The analysis of dielectric response and other properties of functional crystals, such as perovskites, is challenging due to the inhomogeneous structures of such materials. An advanced microscopy technology engineered by researchers in Japan can facilitate analysis of the arrangement and fluctuation of electric polarization in ferroelectric materials.

The polarization-angle-resolved Raman microscope detailed in Communications Physics combines a half-wave plate with a Raman microscope to identify vibration states and directions in a material. The analytical system was used to examine a piezoelectric lead magnesium niobate-lead titanate crystal commonly incorporated in ultrasound equipment. These crystals have distinct dielectric and piezoelectric responses at their phase boundaries, and the titanium ratios responsible for their generation were effectively mapped with the new microscopy method.

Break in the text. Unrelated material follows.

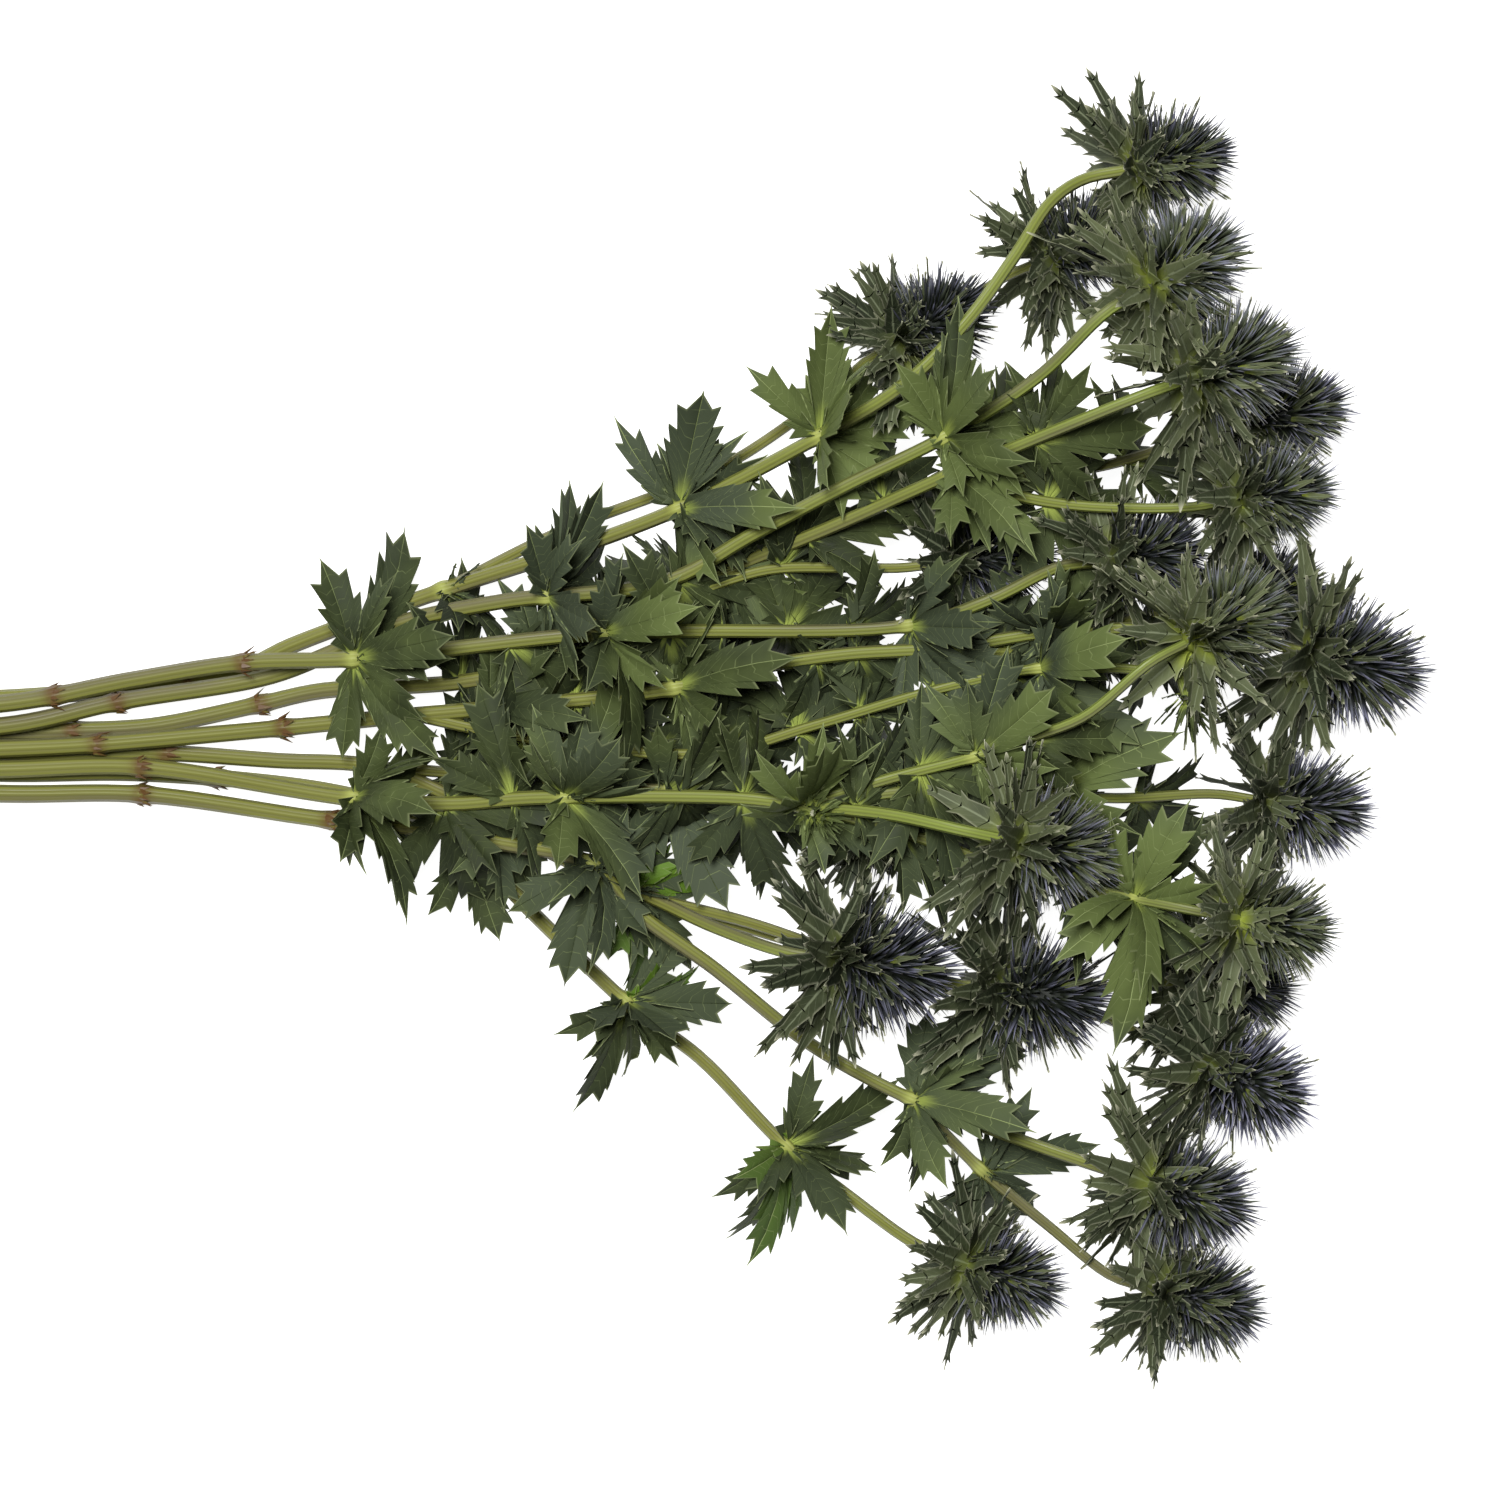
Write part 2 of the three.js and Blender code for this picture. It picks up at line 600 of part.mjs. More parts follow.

Polarization-angle-resolved Raman spectroscopy identified regions with enhanced charge accumulation in lead-based perovskites. Source: Ritsumeikan University Polarization-angle-resolved Raman spectroscopy identified regions with enhanced charge accumulation in lead-based perovskites. Source: Ritsumeikan University

The measured spectra depicted a slower relaxation of polarization at certain phase boundaries; a slow response was demonstrated to enable the material to store a large amount of charge, leading to an enhanced dielectric response.

According to the researchers from Shimane University, Ritsumeikan University and the National Institutes for Quantum Science and Technology, this polarization-angle-resolved microscope could be used to optimize materials and their dielectric performance and improve ultrasound detection.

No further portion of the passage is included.